David Carrick Swing was born in Cincinnati and studied art under Thomas Corwin Lindsay, a renowned landscape painter in the Queen City. He studied music, too, with private tutors who helped fine-tune his prodigious talent. That's what led him to Los Angeles, where he played violin, cello and trumpet in several orchestras. He also opened a landscape and interior design firm in downtown LA, and an art studio in Pasadena. He stayed in Southern California for many years, and then, in 1917, he moved to the Sonoran Desert to play stringed instruments with the Phoenix Symphony.

Like so many other transplants, he fell in love with the Arizona landscape and started painting it. Later, when the Great Depression was at its worst, he looked to the government for work. It paid off. In 1935, he was hired by the Federal Art Project, the visual arts arm of the Works Progress Administration, to paint four murals at the tuberculosis sanatorium in Papago Park, and a series of panels for the new library at Phoenix Junior College, where he was on the faculty as an art instructor. Around the same time, he was commissioned by the WPA to create — with artist Florence Blakeslee — the 23 bas-relief terra cotta medallions that ring the grandstand at the Arizona State Fairgrounds.

His work was everywhere, wrote Peter Bermingham, the author of New Deal in the Southwest: Arizona and New Mexico. “For sheer acreage of painted canvas, no other Arizona artist in the thirties could rival David Swing.” Nevertheless, David Swing is not a household name. Not even Bruce Aiken, our modern-day dean of Southwest artists, was familiar. “I've not heard of him specifically,” he told me, “but the New Deal art program was one of the best things we've done in America to leave an artistic and aesthetic legacy in our public spaces. As you know, art is what we save, treasure and honor as a society. Art enhances our lives and uplifts so many people, just by seeing it. By the way, that program literally saved many artists during the Great Depression.” The Depression ended in 1939. That's when Mr. Swing launched his most ambitious project. He'd been commissionedby the Arizona Legislature to paint a series of murals for the Golden Gate International Exposition in San Francisco, which opened on February 18 of that year.

“It has been our good fortune to see some of the murals that artist David Swing is getting ready for the Arizona exhibit at the San Francisco World's Fair,” Editor Raymond Carlson wrote in our March 1939 issue. “There will be fourteen murals depicting a scenic wonder from each of Arizona's counties. The murals are five feet by ten feet, and are being beautifully and artistically done as befits this glorious state and as bespeaks the genius of one of the state's most noted artists.” Although it was billed as a “world's fair,” technically, it wasn't, because its planners never got around to requesting official status from the Bureau International des Expositions, the French organization that regulates world's fairs. But in every other way, it was. Treasure Island, a man-made landmass in the middle of San Francisco Bay, was built exclusively for the expo. And so were dozens of spectacular Art Deco buildings dedicated to various themes. One of them was the Hall of Western States.
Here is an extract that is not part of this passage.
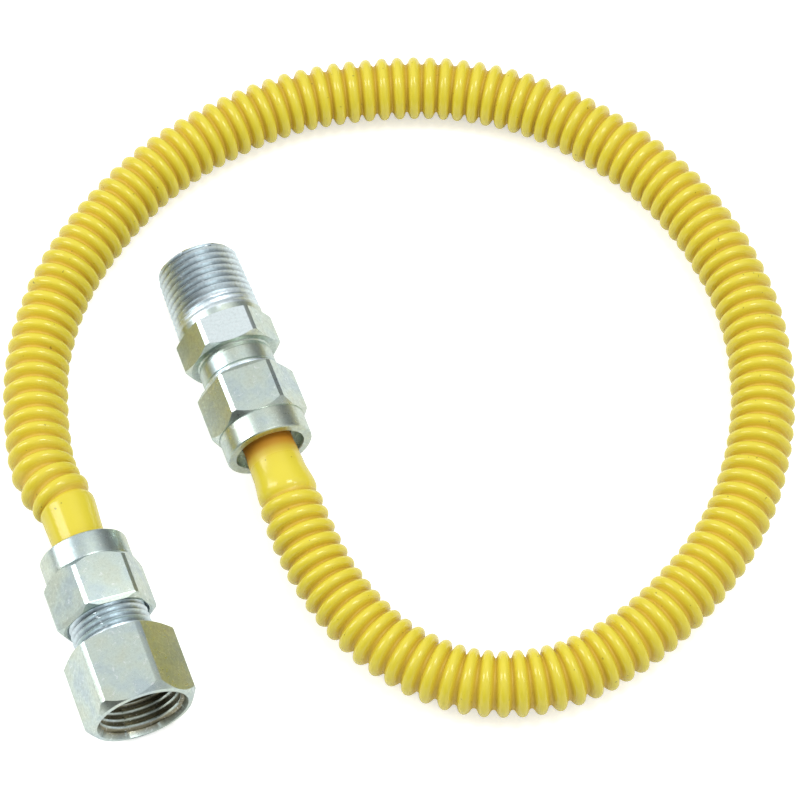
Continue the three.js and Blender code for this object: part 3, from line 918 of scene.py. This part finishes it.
def male_body(name, sizes):
    """The male adapter: taper pipe thread, hexagon and flare thread turned on one bar."""
    neck = sizes.neck_length / MM
    top = neck + sizes.male_hexagon / MM
    obj = turned_hexagon(
        name, sizes.male_across_flats, sizes.nut_corner, (neck, top), MALE_TURNED, BODY_AROUND)
    soften(obj, EDGE)
    shank = top + SHANK_LENGTH
    tip = shank + PIPE_LENGTH
    tip_radius = sizes.pipe_radius / MM
    shank_radius = tip_radius + PIPE_LENGTH * PIPE_TAPER
    pitch = sizes.pipe_pitch / MM
    low_step, high_step = SHANK_STEPS
    chamfer_start, chamfer_end, chamfer = PIPE_TIP_CHAMFER
    cut_start, cut_end = PIPE_CUT
    before, wider = PIPE_END
    thread = thread_rows(shank, tip - before, pitch, shank_radius, tip_radius + wider)
    nose = thread_rows(
        tip - chamfer_start, tip - chamfer_end, pitch, tip_radius, tip_radius - chamfer)
    stem = turn("stem", [
        *flare_profile(sizes, MALE_THREAD_END), *MALE_RELIEF,
        *((radius, neck + up) for radius, up in MALE_NECK),
        *((radius, top + up) for radius, up in MALE_CORE),
        (shank_radius - low_step[0], top + low_step[1]),
        (shank_radius - high_step[0], shank + high_step[1]),
        *thread, *nose, (tip_radius - PIPE_TIP_RIM, tip)], BODY_AROUND)
    cut_flare_thread(stem, sizes, MALE_THREAD_END)
    cut_thread(
        stem, ((shank - cut_start) * MM, (tip - cut_end) * MM), sizes.pipe_pitch,
        (shank_radius * MM, tip_radius * MM), sizes.pipe_depth, (PIPE_FADE * MM, 0.0))
    combine(obj, stem, "UNION")
    bore = turn("bore", [
        GAS_WAY, *((radius, tip - before) for radius, before in PIPE_BORE)], STEM_AROUND)
    combine(obj, bore, "DIFFERENCE")
    return obj


def on_fitting(obj, place, faces_back):
    """Heights and radii of a laid fitting's vertices on its own axis, in millimetres."""
    points = coordinates(obj)
    height = (points[:, 1] - place.y) * (-1 if faces_back else 1) / MM
    return height, np.hypot(points[:, 0] - place.x, points[:, 2] - place.z) / MM


def mark_zones(obj, name, place, faces_back, zones):
    """Paints 1 in each of the zones, and 0 elsewhere."""
    height, radius = on_fitting(obj, place, faces_back)
    mark = np.zeros(len(height))
    for low, high, inner, outer in zones:
        mark[(height > low) & (height < high) & (radius > inner) & (radius < outer)] = 1
    paint(obj, name, mark)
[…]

“The friendly invitation, 'Howdy, pardners, welcome to Arizona,' is extended to visitors who enter Arizona's exhibit in the Hall of Western States,” Stephen Shadegg wrote in our June 1939 issue. “In the foyer of the building, fourteen scenic murals, painted especially for the exposition by David Swing, defy the limits of space. All the murals are framed in the ribs of the saguaro cactus, and the unusual wood arouses considerable comment — its soft satiny finish forms an effective setting for the scenic paintings.” In all, 17 million people passed through the turnstiles at the expo, many of whom, presumably, saw the artwork of Mr. Swing, along with murals by Maynard Dixon and Diego Rivera, and a photo exhibit by Ansel Adams.

Back in Phoenix, the dean continued adding to the acreage of his painted canvas, which includes murals at Radio City Music Hall and the home of filmmaker Thomas Ince, the “father of the Western.” The only thing that slowed him down was disaster.
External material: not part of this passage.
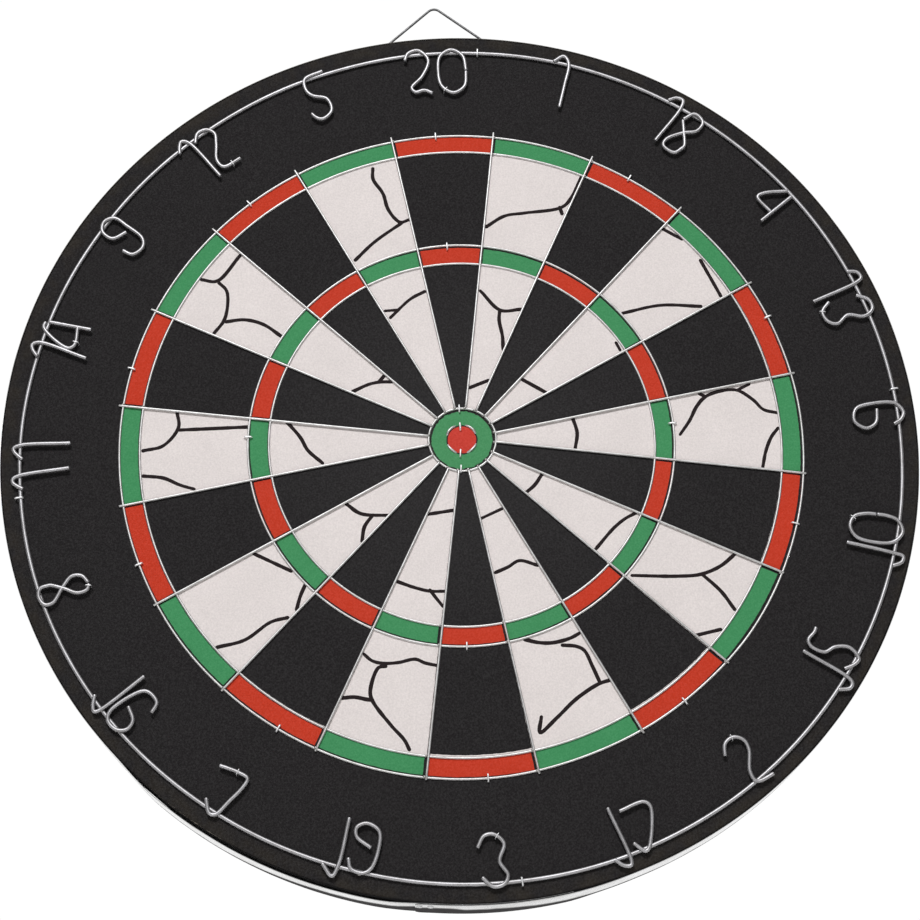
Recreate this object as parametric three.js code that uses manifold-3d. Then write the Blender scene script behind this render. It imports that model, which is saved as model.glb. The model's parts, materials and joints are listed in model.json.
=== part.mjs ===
// Steel-tip dartboard: a coil of wound paper behind a flocked face, held by a lapped steel band.
// A wire spider and a wire number ring are stapled to the face, and a wire bail hangs the board.
//
// Frame, in millimetres: +Z is up, the face looks along -Y, and +X is to the right of a player.
// The origin is the middle of the back, on the axis of the bull. Angles on the dial are in degrees
// clockwise from the top, as a player sees them.
import * as THREE from "three";
import { mergeVertices } from "three/addons/utils/BufferGeometryUtils.js";
import Module from "manifold-3d";

const wasm = await Module();
wasm.setup();

// Driving dimensions
const coreRadius = 228;
const boardThickness = 25;
const faceThickness = 1.2;
const backPaperThickness = 0.8;
const glueLine = 0.1;
const gap = 0.3;

const bandThickness = 0.6;
const bandLap = 18.5; // degrees of band that lie double
const bandRamp = 10; // degrees over which the outer end climbs onto the inner one
const bandSeam = 188.5; // dial angle of the outer end

const wireRadius = 0.6; // spider wires
const ringRadii = {
  double_outer: 170,
  double_inner: 160,
  treble_outer: 106,
  treble_inner: 96,
  outer_bull: 17.2,
  inner_bull: 7.5,
};
const largestBullRadius = 20;
const radialWireOverhang = 5.5; // past the outer double wire
const numberRingRadius = 219.5;
const numberWireRadius = 1.1;
const figureWireRadius = 1;
const weldDepth = 0.6; // how far a figure sinks into the number ring where it is welded

const stapleWire = 0.7; // thickness of a staple's square wire
const stapleCrown = 4.5;
const stapleLeg = 7; // length in the board

const bailWireRadius = 0.65;
const hingeRadius = 230.2; // height of the bail's pivot above the bull
const hingeSpread = 28; // from the board's middle to each lug
const bailApexHeight = 254.4;
const bailApexHalfWidth = 1.6;
const lugWireRadius = 0.9;
const lugWidth = 8;
const lugLeg = 12; // from the pivot down into the core
const eyePlay = 0.4; // between a lug and the bail's eye

const tackHeadRadius = 1.6;
const tackHeadHeight = 0.5;
const tackShankRadius = 0.6;
const tackLength = 9;
const tackFromFront = 6; // from the front edge of the band
const tackAngles = { left: 187.9, right: 186.6 }; // on the dial, near the band's outer end

// Fineness of the faceted surfaces: sides round a circle, and step lengths along a wire
const roundSides = 72;
const ringSides = 48;
const smallRingSides = 20;
const eyeSides = 14;
const tackSides = 12;
const wireSides = 6;
const figureSides = 4;
const bandStep = 5; // degrees
const figureStep = 3.5;
const bailStep = 2.6;
const lugStep = 1.4;

// Heights above the back, worked out from the front of the face
const coreBack = backPaperThickness + glueLine;
const coreFront = boardThickness - faceThickness - glueLine;
const ringHeight = gap + wireRadius;
const radialWireHeight = ringHeight + 2 * wireRadius + glueLine;
const numberRingHeight = gap + numberWireRadius;
const figureHeight = numberRingHeight + numberWireRadius + figureWireRadius - weldDepth;
const hingeDepth = boardThickness / 2;

const dialOrder = [20, 1, 18, 4, 13, 6, 10, 15, 2, 17, 3, 19, 7, 16, 8, 11, 14, 9, 12, 5];
const sectorAngle = 360 / dialOrder.length;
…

In November 1941, the attic, roof and two rear rooms in his home on Adams Street were destroyed by a fire. According to George Simpson, the deputy fire chief, the blaze was caused by the spontaneous ignition of “several oily garments and rags” in a supply room. Fortunately, the artist was able to save most of his paintings before the house went up in flames. But, sadly, the end was near. On June 1, 1945, Mr. Swing died in his Phoenix home after a long illness.

Eighty years later, he makes a return to the pages of Arizona Highways. Pages that were supposed to be filled with old black-and-whites of Saguaro National Monument. The best-laid plans ... sometimes they go awry. And sometimes, that's OK. As long as you have a good metal detector on hand.